What are three favorite books of 2020 from California and the West?
I’ve concentrated mostly on rereading lately, so I hope you don’t mind if I share three books I’ve read over the last year.
First, The Last Season, by Eric Blehm, a real-life account of a backcountry ranger who went missing in the Sierra Nevada.
Second, Steph Cha’s 2019 thriller, Your House Will Pay. It takes courage to address racism the way this novel does; no one gets entirely off the hook.
Third, Felicia Luna Lemus’s Particulate Matter, which is a 2020 book. Felicia and I are married—we celebrated our 10th anniversary this year—but I’d love this book as much if I didn’t know her.
What’s a California story that deserves its own book?
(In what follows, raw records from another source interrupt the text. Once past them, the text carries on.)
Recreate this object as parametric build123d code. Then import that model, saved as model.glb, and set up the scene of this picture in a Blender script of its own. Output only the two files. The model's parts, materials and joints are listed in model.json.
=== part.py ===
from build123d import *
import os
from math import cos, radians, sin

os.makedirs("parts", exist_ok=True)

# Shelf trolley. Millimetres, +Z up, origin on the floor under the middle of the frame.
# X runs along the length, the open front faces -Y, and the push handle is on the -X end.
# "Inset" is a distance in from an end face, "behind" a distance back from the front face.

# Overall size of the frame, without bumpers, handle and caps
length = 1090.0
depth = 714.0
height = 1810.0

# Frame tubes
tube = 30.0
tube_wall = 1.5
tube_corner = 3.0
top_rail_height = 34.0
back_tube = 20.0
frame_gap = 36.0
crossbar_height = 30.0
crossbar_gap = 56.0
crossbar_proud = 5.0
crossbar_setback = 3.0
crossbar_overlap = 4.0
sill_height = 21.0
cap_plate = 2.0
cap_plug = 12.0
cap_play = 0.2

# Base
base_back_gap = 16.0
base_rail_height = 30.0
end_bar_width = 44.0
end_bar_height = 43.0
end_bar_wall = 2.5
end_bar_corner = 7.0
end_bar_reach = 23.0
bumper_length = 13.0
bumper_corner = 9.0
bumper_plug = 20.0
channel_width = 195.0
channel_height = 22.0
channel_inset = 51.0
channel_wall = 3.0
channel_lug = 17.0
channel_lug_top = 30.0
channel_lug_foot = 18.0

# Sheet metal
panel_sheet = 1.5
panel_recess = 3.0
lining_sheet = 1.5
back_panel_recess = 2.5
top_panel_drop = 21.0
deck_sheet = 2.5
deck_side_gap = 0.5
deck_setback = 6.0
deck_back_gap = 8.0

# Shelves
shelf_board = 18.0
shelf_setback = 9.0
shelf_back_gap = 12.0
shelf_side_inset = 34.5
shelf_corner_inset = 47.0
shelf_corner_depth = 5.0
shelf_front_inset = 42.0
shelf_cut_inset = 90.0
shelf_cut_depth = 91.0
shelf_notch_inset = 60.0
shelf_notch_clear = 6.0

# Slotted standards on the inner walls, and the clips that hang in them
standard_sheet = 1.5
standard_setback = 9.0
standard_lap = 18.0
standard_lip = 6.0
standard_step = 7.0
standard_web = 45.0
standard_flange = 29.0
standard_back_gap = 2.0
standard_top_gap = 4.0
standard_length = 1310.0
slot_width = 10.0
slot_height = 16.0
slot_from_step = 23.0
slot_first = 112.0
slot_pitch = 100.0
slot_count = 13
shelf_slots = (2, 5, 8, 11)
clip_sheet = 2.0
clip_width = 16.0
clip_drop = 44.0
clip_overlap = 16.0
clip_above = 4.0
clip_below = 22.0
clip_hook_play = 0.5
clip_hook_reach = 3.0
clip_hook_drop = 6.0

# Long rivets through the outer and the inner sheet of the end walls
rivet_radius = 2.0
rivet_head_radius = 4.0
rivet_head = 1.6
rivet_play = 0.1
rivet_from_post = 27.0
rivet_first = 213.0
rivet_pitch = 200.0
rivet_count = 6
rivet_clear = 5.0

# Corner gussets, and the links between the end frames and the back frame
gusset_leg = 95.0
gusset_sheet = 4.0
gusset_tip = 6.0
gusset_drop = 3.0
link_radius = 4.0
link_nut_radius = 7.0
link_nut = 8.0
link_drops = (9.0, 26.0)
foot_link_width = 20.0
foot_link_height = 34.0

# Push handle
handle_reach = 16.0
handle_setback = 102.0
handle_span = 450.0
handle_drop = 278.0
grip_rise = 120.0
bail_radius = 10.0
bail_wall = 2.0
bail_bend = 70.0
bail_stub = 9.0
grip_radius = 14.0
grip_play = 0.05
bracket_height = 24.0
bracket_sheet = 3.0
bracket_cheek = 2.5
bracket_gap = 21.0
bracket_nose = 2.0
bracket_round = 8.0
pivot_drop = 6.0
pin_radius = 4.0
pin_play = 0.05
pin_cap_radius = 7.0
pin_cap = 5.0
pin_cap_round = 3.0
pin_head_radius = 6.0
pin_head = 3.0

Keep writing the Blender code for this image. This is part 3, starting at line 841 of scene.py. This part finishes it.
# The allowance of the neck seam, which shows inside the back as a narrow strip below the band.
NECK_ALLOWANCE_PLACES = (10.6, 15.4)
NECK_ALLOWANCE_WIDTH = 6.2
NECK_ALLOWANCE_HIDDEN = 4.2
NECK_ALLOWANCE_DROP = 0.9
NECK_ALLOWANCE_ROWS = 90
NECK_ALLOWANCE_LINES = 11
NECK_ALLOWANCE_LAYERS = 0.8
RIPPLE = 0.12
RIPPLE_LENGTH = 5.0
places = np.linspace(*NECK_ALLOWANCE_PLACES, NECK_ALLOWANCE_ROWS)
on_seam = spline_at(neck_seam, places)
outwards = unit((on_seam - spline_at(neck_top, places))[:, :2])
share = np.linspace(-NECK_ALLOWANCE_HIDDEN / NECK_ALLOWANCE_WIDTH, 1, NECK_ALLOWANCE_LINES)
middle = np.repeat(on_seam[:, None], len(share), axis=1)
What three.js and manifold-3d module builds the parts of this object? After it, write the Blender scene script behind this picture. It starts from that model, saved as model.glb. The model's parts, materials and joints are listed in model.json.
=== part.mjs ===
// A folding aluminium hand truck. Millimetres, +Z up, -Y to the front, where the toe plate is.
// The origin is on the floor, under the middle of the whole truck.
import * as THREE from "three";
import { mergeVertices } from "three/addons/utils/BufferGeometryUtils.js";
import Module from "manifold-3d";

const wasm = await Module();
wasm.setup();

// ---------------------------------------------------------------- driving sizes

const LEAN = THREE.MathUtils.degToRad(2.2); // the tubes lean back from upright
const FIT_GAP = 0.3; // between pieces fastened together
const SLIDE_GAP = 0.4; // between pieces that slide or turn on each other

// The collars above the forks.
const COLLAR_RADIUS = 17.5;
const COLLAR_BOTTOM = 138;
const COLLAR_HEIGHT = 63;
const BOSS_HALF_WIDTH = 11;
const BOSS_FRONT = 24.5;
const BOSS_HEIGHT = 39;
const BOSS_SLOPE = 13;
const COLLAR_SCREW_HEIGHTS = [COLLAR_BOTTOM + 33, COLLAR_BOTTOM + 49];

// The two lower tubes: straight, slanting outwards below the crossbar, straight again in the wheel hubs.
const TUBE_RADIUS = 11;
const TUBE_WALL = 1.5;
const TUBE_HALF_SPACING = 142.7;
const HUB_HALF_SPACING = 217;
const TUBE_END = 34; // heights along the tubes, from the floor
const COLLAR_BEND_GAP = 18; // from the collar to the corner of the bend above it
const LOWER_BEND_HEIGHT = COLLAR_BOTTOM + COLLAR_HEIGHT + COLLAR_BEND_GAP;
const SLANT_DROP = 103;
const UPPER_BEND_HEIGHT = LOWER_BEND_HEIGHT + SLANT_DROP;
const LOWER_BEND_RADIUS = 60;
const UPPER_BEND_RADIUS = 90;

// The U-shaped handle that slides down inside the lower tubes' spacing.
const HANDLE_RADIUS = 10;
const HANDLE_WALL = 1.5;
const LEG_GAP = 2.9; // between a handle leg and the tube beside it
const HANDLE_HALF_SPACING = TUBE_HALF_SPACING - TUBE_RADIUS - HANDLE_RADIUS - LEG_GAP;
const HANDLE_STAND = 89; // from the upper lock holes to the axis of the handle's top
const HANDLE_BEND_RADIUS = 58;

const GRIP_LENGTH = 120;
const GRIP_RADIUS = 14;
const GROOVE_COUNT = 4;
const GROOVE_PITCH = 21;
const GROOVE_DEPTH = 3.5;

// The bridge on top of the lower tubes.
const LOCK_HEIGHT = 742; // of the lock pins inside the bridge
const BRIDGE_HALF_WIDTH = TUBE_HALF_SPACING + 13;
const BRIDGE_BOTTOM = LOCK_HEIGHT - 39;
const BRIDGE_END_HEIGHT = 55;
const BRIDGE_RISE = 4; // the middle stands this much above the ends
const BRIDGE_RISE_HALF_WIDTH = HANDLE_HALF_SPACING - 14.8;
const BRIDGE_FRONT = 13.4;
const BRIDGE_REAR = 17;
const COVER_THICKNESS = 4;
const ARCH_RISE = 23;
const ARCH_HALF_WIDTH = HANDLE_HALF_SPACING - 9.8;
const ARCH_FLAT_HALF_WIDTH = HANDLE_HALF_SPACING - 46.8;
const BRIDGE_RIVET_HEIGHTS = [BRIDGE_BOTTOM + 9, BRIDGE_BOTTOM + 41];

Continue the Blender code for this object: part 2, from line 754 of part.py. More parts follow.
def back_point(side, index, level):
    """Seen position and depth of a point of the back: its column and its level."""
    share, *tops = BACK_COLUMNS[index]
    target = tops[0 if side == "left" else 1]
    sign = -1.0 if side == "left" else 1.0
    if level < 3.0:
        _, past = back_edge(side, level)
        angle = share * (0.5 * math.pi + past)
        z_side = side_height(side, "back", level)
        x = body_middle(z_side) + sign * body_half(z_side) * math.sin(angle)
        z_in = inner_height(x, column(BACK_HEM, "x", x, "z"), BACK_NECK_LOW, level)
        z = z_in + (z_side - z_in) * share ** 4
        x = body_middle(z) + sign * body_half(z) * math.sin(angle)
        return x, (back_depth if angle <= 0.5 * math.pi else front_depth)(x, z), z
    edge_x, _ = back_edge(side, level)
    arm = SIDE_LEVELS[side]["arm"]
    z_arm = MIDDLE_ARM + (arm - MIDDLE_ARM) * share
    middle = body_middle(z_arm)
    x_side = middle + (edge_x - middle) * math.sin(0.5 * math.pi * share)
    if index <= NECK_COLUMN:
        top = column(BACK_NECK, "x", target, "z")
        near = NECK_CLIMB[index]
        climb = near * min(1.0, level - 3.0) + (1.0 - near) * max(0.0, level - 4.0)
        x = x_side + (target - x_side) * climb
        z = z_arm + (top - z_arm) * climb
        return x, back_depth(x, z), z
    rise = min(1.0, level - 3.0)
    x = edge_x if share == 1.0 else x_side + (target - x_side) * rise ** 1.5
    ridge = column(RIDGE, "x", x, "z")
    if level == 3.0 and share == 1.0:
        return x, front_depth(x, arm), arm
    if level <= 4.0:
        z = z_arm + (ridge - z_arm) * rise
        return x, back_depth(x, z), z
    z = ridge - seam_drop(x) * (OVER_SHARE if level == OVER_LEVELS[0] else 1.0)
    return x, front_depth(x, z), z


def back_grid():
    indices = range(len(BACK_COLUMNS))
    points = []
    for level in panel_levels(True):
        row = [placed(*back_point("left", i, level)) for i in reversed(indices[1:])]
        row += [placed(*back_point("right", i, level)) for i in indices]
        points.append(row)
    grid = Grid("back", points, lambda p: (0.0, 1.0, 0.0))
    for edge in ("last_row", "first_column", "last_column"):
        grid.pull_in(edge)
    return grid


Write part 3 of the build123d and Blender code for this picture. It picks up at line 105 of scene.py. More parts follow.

We think of California as a state with largely progressive cities and rural areas that are mostly conservative. Yet parts of rural California are very diverse—particularly the Central Valley, where there’s a huge population of Mexican immigrants and a large Sikh population. I’d like to see more of these places in stories: the unexpected mixtures of people—like the African American settlers who created the all-Black town of Allensworth, near Delano, in the early 20th century.
You oversee the Ballmer Group’s work to fight poverty in California. Has this informed your writing?
Not yet, but I imagine it will. I never write directly about my day jobs, but things have a way of slipping in. Right now, it’s making me more conscious of the struggles of families living in poverty and the systems stacked against them.